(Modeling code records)

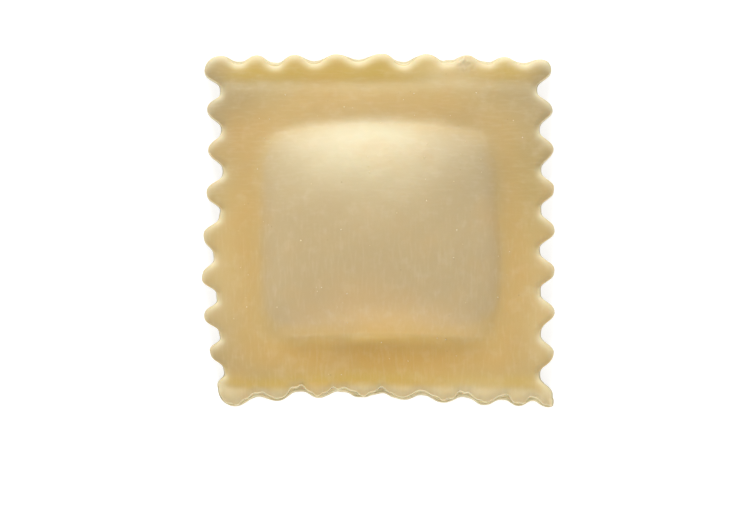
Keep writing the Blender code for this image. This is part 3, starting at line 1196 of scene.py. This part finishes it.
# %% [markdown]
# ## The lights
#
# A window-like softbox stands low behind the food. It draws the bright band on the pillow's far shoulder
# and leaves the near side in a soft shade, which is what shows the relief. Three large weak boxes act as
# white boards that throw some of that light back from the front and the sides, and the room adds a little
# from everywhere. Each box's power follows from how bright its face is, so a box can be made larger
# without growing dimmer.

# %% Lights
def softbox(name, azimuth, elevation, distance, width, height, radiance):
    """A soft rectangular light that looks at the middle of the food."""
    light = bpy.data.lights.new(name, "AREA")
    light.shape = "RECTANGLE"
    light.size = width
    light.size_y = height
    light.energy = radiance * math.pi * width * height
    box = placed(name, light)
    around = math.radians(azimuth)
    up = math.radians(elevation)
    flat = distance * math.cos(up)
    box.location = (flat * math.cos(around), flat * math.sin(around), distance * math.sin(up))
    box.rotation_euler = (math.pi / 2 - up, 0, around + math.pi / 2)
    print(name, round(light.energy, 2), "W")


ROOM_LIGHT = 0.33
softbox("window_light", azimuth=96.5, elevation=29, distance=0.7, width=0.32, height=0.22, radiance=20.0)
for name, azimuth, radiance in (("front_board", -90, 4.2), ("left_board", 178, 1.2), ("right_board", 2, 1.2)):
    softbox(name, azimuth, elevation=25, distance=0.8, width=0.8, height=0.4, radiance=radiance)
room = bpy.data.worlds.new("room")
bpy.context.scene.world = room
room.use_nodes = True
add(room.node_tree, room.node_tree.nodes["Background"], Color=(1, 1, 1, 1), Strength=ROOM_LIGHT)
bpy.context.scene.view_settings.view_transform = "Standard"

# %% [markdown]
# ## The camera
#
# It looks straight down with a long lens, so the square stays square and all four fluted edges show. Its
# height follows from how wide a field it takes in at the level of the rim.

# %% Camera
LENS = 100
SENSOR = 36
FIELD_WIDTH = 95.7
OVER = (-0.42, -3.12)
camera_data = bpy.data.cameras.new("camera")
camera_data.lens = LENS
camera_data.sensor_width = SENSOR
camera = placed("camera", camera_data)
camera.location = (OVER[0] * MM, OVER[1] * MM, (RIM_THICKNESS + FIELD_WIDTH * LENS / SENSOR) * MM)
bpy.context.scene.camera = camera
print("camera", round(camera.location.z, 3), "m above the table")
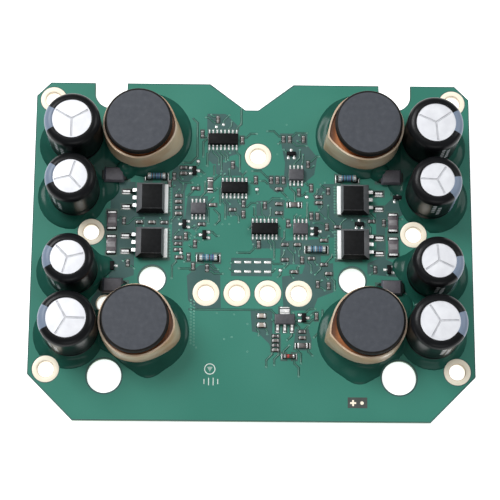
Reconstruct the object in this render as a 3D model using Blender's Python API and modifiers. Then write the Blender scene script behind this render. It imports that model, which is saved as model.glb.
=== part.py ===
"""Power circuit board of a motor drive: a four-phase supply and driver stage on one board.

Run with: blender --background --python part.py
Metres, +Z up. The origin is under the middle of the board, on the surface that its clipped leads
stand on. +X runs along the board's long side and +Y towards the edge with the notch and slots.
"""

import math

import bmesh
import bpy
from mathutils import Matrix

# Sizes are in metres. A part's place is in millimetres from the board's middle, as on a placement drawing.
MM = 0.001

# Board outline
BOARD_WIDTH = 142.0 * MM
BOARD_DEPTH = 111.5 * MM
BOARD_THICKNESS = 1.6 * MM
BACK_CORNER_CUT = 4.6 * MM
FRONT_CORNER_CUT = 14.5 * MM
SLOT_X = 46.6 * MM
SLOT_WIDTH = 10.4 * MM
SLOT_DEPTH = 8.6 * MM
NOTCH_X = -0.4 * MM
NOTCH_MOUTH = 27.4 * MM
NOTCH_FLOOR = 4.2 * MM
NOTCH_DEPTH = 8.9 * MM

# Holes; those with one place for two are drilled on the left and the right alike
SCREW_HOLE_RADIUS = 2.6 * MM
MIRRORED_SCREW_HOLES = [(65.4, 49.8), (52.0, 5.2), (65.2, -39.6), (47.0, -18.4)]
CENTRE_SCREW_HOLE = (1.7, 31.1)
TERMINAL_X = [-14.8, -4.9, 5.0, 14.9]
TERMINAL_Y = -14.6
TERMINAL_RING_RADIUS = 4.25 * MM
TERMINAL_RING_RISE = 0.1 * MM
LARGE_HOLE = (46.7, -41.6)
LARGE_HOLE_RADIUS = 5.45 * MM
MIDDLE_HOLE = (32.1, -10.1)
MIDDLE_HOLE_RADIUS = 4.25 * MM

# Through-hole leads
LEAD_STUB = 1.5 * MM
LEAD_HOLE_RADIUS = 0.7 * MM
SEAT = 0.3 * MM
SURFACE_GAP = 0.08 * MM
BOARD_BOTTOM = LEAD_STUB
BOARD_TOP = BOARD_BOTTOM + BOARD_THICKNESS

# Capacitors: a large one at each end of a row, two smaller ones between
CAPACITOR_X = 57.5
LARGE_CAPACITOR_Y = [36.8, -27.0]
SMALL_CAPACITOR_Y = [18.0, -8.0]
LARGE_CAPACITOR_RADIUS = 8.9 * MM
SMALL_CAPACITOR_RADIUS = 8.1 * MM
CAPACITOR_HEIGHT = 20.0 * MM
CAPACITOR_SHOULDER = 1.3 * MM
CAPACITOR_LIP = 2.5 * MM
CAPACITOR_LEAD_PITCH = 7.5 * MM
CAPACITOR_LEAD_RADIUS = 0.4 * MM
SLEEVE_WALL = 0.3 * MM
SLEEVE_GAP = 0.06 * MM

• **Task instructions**
Reproduce the entries exactly, starting at their first line and stopping after the line with "# without growing dimmer.".

• **Exercise answer**
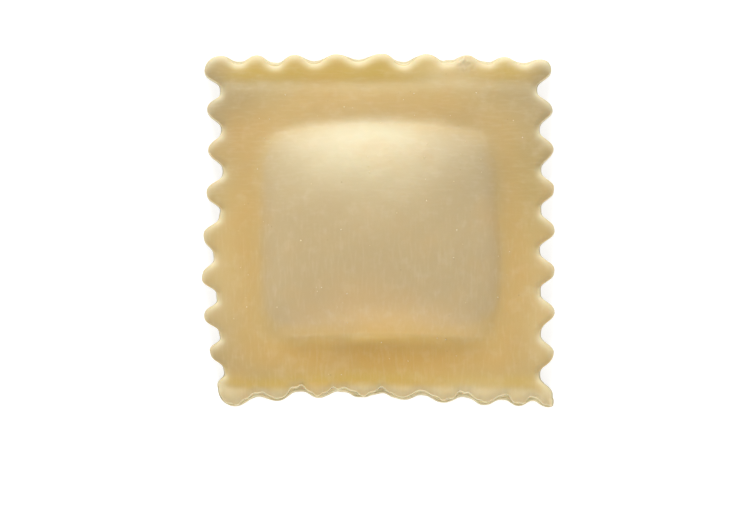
Keep writing the Blender code for this image. This is part 3, starting at line 1196 of scene.py. This part finishes it.
# %% [markdown]
# ## The lights
#
# A window-like softbox stands low behind the food. It draws the bright band on the pillow's far shoulder
# and leaves the near side in a soft shade, which is what shows the relief. Three large weak boxes act as
# white boards that throw some of that light back from the front and the sides, and the room adds a little
# from everywhere. Each box's power follows from how bright its face is, so a box can be made larger
# without growing dimmer.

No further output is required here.